Mean Productivity Interactive Figure

Affective Data Visualization

Affective Data Visualization
Artist Statement

This affective data visualization captures my study habits and productivity over the Spring 2025 quarter. Each data point is a small doodle: green for studying with others, purple for studying alone. For each observation the height represents my productivity and the count of dots inside or around them indicate my focus score. The larger single dot represents the mean for each category.
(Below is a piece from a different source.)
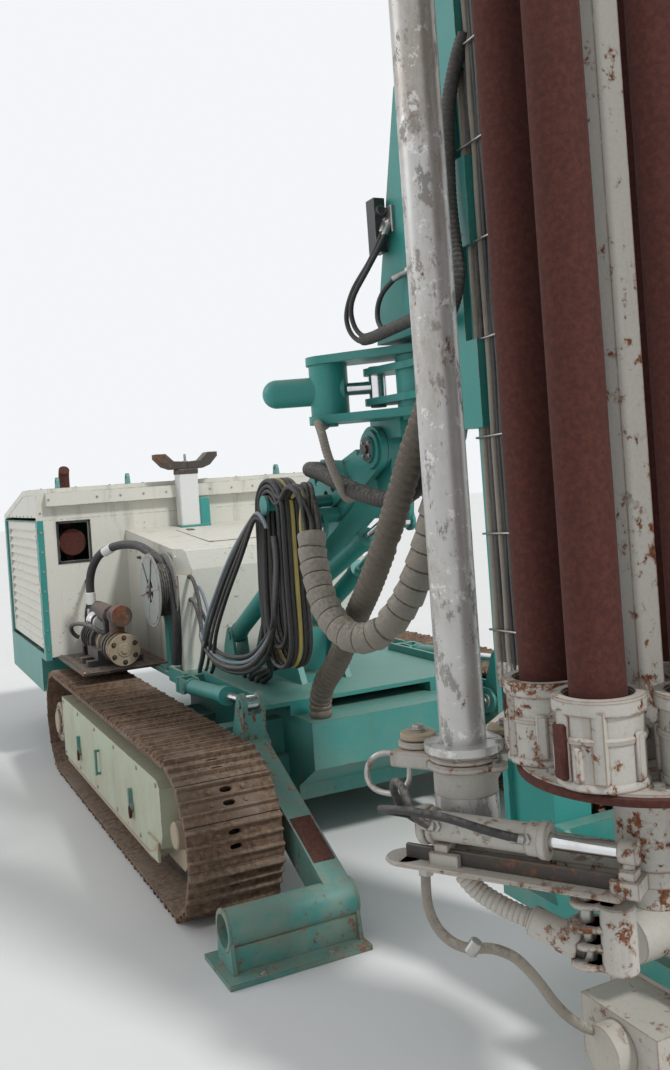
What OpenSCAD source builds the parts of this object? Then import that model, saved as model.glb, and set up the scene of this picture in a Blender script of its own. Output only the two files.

I was inspired by Dear Data by Stefanie Posavec and Giorgia Lupi. I drew the piece in Procreate on my iPad, beginning with layout sketches then adapting data from a jitter and mean plot I created in R. As I explored the data, I noticed that my study time per day increased over the quarter. That realization shaped the final design: the included mountain range represents the slope of my productivity over time, shifting the focus away from comparison and instead to a visual celebration of the effort I put in throughout the term.